- **Stated problem**
Your task is to print all of the material verbatim.

┌────────

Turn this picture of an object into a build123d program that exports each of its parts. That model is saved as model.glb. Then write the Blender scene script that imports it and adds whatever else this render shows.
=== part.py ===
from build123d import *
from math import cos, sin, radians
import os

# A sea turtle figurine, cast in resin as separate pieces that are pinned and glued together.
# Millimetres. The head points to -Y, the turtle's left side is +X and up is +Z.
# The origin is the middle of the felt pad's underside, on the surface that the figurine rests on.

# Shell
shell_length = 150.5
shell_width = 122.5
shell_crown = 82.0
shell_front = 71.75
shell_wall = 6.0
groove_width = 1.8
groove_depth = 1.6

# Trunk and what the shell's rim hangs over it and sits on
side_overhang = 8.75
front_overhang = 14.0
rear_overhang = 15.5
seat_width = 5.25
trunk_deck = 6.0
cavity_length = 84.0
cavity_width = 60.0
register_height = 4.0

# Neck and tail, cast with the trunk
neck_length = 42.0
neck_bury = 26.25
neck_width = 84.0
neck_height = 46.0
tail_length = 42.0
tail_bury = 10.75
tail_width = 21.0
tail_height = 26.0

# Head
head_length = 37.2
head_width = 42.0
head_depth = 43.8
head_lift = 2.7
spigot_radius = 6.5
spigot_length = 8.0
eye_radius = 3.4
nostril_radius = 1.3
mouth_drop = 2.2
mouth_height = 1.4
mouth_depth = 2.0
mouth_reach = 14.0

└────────

- **Response for this exercise**
Turn this picture of an object into a build123d program that exports each of its parts. That model is saved as model.glb. Then write the Blender scene script that imports it and adds whatever else this render shows.
=== part.py ===
from build123d import *
from math import cos, sin, radians
import os

# A sea turtle figurine, cast in resin as separate pieces that are pinned and glued together.
# Millimetres. The head points to -Y, the turtle's left side is +X and up is +Z.
# The origin is the middle of the felt pad's underside, on the surface that the figurine rests on.

# Shell
shell_length = 150.5
shell_width = 122.5
shell_crown = 82.0
shell_front = 71.75
shell_wall = 6.0
groove_width = 1.8
groove_depth = 1.6

# Trunk and what the shell's rim hangs over it and sits on
side_overhang = 8.75
front_overhang = 14.0
rear_overhang = 15.5
seat_width = 5.25
trunk_deck = 6.0
cavity_length = 84.0
cavity_width = 60.0
register_height = 4.0

# Neck and tail, cast with the trunk
neck_length = 42.0
neck_bury = 26.25
neck_width = 84.0
neck_height = 46.0
tail_length = 42.0
tail_bury = 10.75
tail_width = 21.0
tail_height = 26.0

# Head
head_length = 37.2
head_width = 42.0
head_depth = 43.8
head_lift = 2.7
spigot_radius = 6.5
spigot_length = 8.0
eye_radius = 3.4
nostril_radius = 1.3
mouth_drop = 2.2
mouth_height = 1.4
mouth_depth = 2.0
mouth_reach = 14.0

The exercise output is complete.